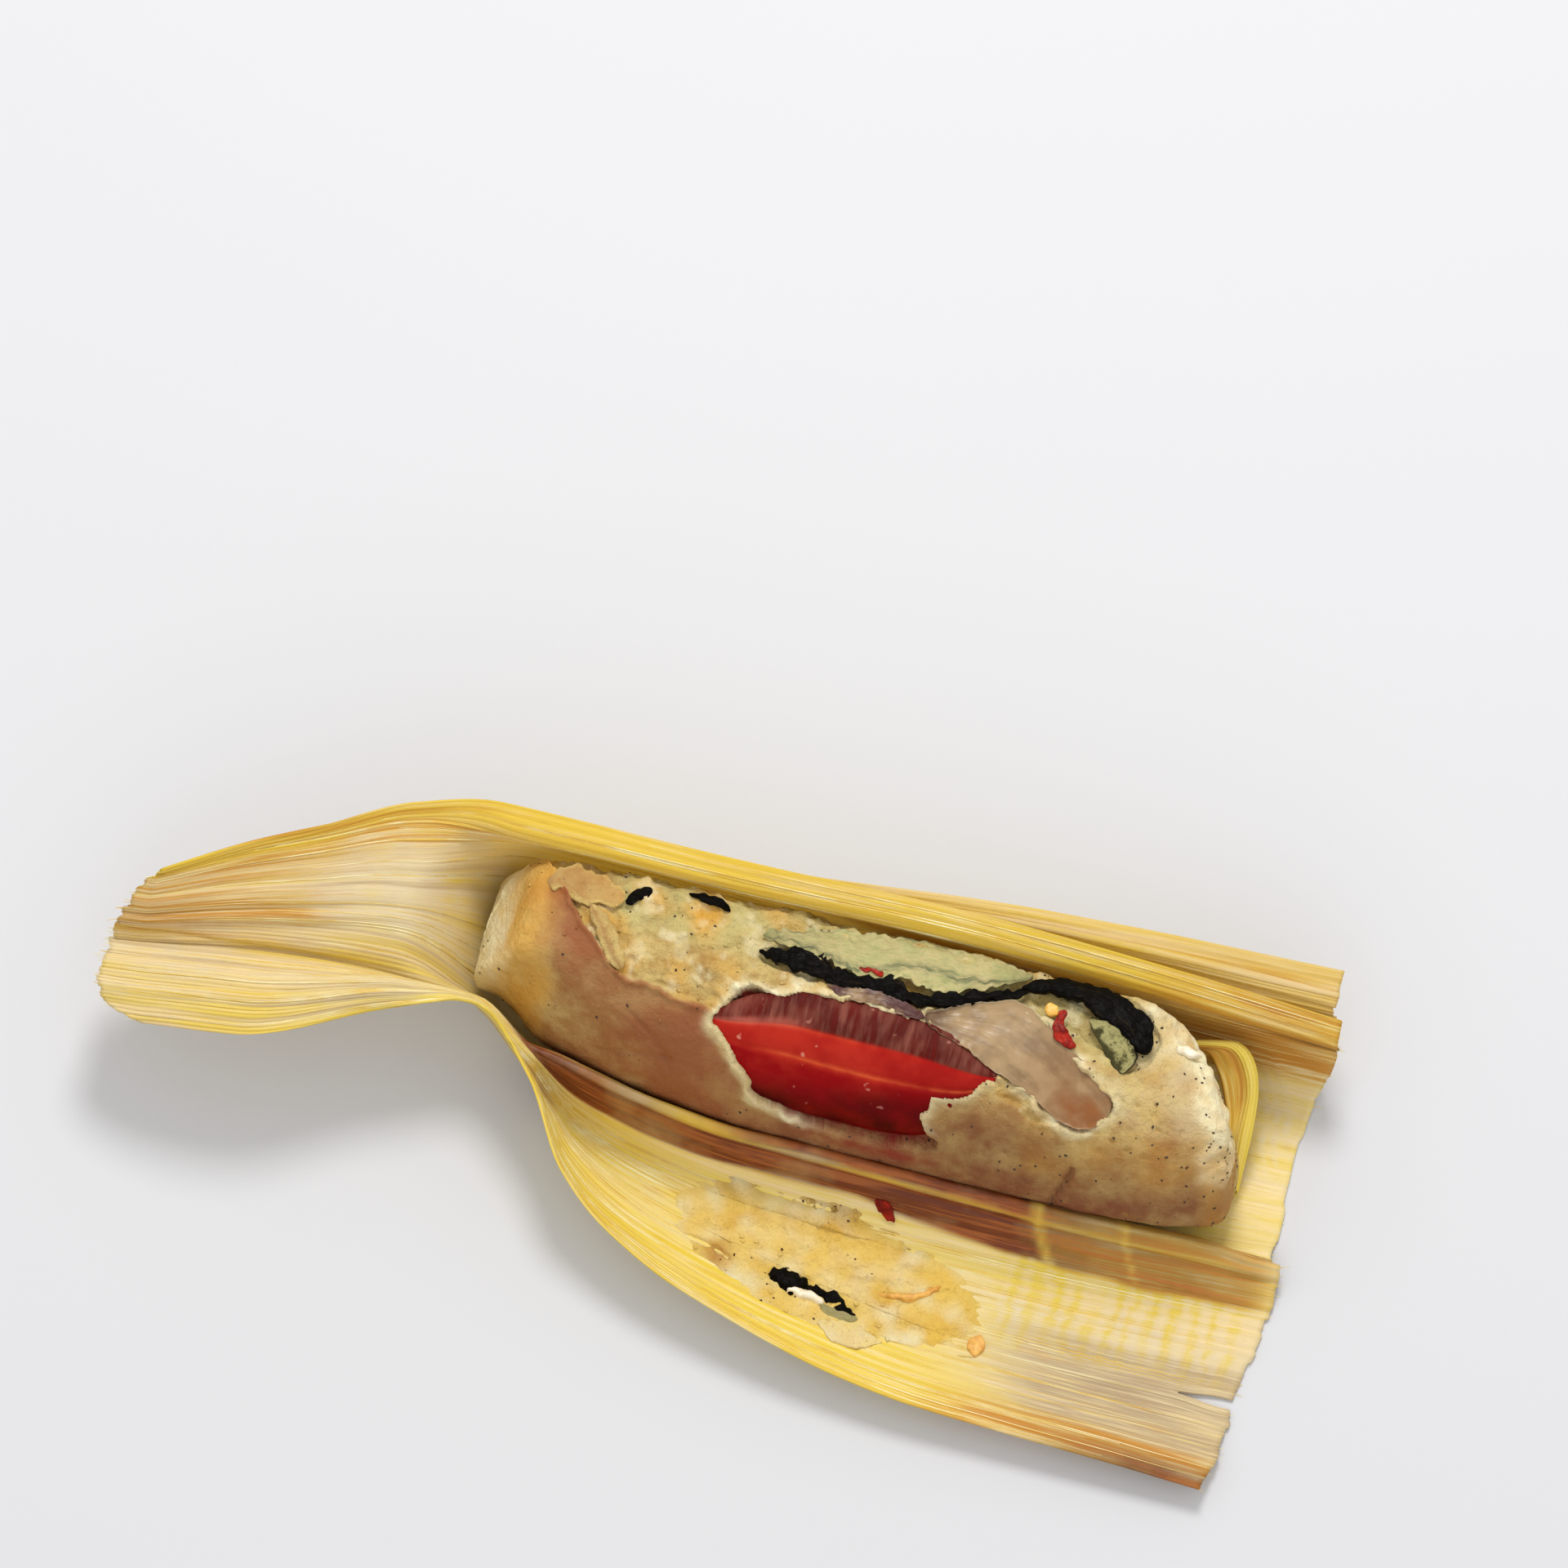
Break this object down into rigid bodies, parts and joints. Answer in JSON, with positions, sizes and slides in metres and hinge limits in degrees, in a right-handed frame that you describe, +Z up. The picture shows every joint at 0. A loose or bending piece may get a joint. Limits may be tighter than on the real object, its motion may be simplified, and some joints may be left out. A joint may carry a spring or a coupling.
{
  "type": "opened tamale",
  "caption": "Tamale opened on its corn husk: a bar of steamed corn dough with vegetables showing through its torn top, in a boat-shaped dry husk with a flared tail.",
  "frame": {"origin": "middle of the husk's flat underside, beneath the middle of the masa, at the height it rests on", "axes": "+X along the masa from the husk's tail to its cut end, +Y to the husk's standing back wall, +Z up out of the open top"},
  "size_m": [0.2101, 0.0918, 0.0316],
  "materials": {
    "husk": "dry fibrous corn husk, satin",
    "masa": "steamed corn dough, matt, fine crumb",
    "tomato": "cooked tomato, wet",
    "onion": "cooked onion, glassy",
    "pepper_skin": "charred pepper skin, wet",
    "pepper_flesh": "cooked pepper flesh, moist"
  },
  "bodies": {
    "root": {"husk": "husk", "husk_outer_leaf": "husk", "husk_curl": "husk", "masa": "masa", "masa_smear": "masa", "tomato": "tomato", "onion": "onion", "pepper_long": "pepper_skin", "pepper_hook": "pepper_skin", "pepper_scrap": "pepper_skin", "pepper_flesh": "pepper_flesh"}
  },
  "joints": []
}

• Do this: All of the lines above must be returned exactly.

• Finished task:
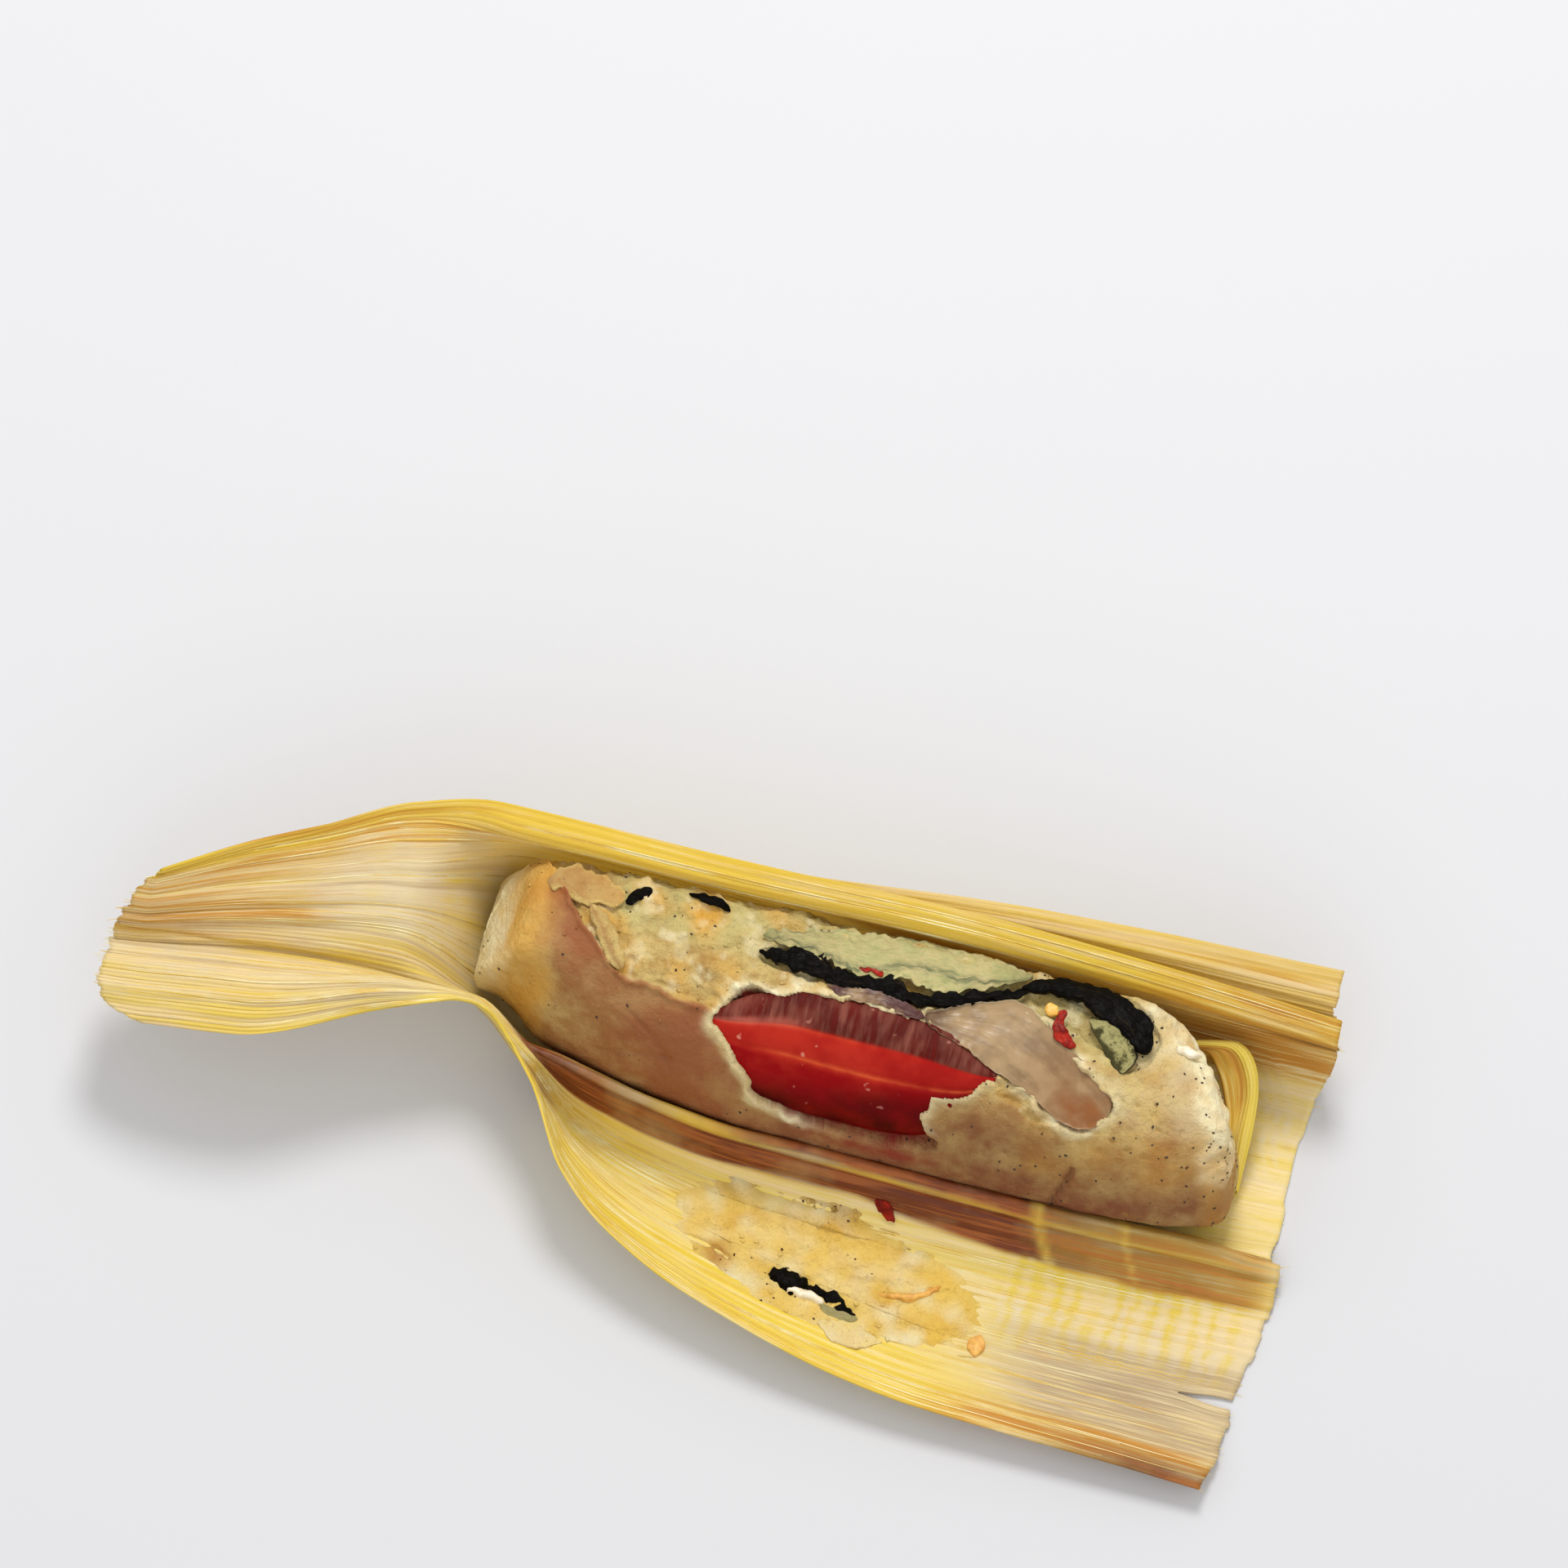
Break this object down into rigid bodies, parts and joints. Answer in JSON, with positions, sizes and slides in metres and hinge limits in degrees, in a right-handed frame that you describe, +Z up. The picture shows every joint at 0. A loose or bending piece may get a joint. Limits may be tighter than on the real object, its motion may be simplified, and some joints may be left out. A joint may carry a spring or a coupling.
{
  "type": "opened tamale",
  "caption": "Tamale opened on its corn husk: a bar of steamed corn dough with vegetables showing through its torn top, in a boat-shaped dry husk with a flared tail.",
  "frame": {"origin": "middle of the husk's flat underside, beneath the middle of the masa, at the height it rests on", "axes": "+X along the masa from the husk's tail to its cut end, +Y to the husk's standing back wall, +Z up out of the open top"},
  "size_m": [0.2101, 0.0918, 0.0316],
  "materials": {
    "husk": "dry fibrous corn husk, satin",
    "masa": "steamed corn dough, matt, fine crumb",
    "tomato": "cooked tomato, wet",
    "onion": "cooked onion, glassy",
    "pepper_skin": "charred pepper skin, wet",
    "pepper_flesh": "cooked pepper flesh, moist"
  },
  "bodies": {
    "root": {"husk": "husk", "husk_outer_leaf": "husk", "husk_curl": "husk", "masa": "masa", "masa_smear": "masa", "tomato": "tomato", "onion": "onion", "pepper_long": "pepper_skin", "pepper_hook": "pepper_skin", "pepper_scrap": "pepper_skin", "pepper_flesh": "pepper_flesh"}
  },
  "joints": []
}